Plefeger explained there is easy access to guns in downtrodden Chicago neighborhoods.

“Then you have the whole gun issue. We have more guns than computers in our neighborhood,” he said. “And you have easy access to guns that the NRA and gun manufacturers realize that more access to guns the more money they make. So they can care less about what the result of it is. They can care less about the carnage in the streets. But they’re making money.”

Plefeger said urban Chicago resident are living in a “desperate situation.”

People in a desperate situation, he said, are going to make desperate choices.

“The perception is it’s the fault of individuals rather than what brought them,” he said. “I’m not taking anything away personal responsibility for the decisions a person makes, but unless you are also taking away personal responsibility for the decisions a person makes, but unless you are taking a look at the things that are creating that perfect storm, it’s only part of the picture.”

Pfleger said many of the brothers on the streets want better for themselves, but aren’t valued in the eyes of others.

“Part of the other reason is we have written off some of these brothers on the streets. Every Friday night we’re are talking to some of the brothers here and these are brothers who want better, who want better opportunities, who want jobs, who want education,” he said. “They feel like they’ve been told ‘you’re disposable.’ If you’re consistently told you are not valued, you begin not to value yourself or anybody else.

“We gotta see every life as valuable.
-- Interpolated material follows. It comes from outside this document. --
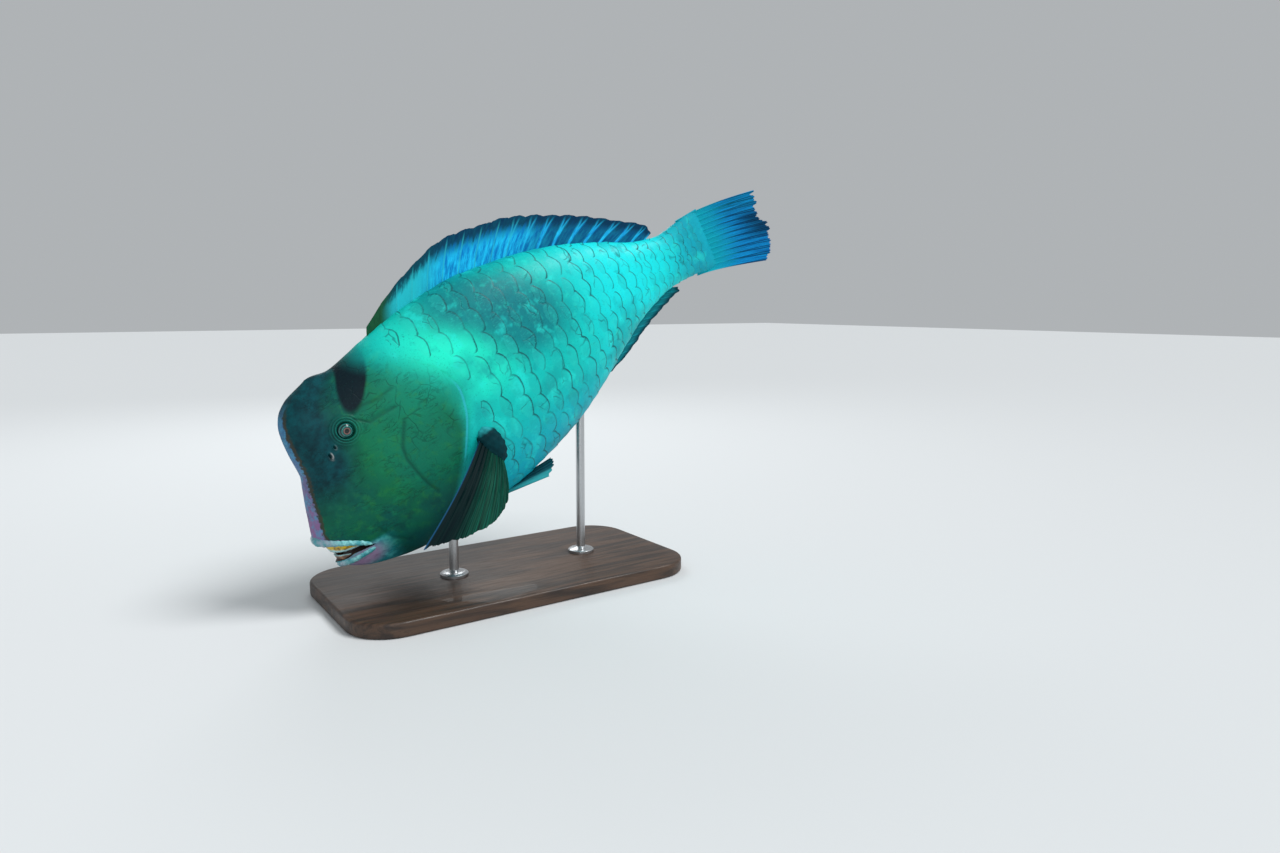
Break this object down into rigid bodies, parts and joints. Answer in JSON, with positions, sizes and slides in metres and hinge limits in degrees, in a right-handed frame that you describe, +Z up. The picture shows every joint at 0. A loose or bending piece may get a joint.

Every single life. I hate when I hear the media talk about ‘Well, the police say he was gang-affiliated.’ As if that’s some kind of okay that he was shot and killed,” he said. “Nobody deserves to be shot, nobody deserves to be killed. We can’t get used to yellow police tape and yellow teddy bears and sirens at night like that’s the norm. That’s not the norm. That’s not a normal community.”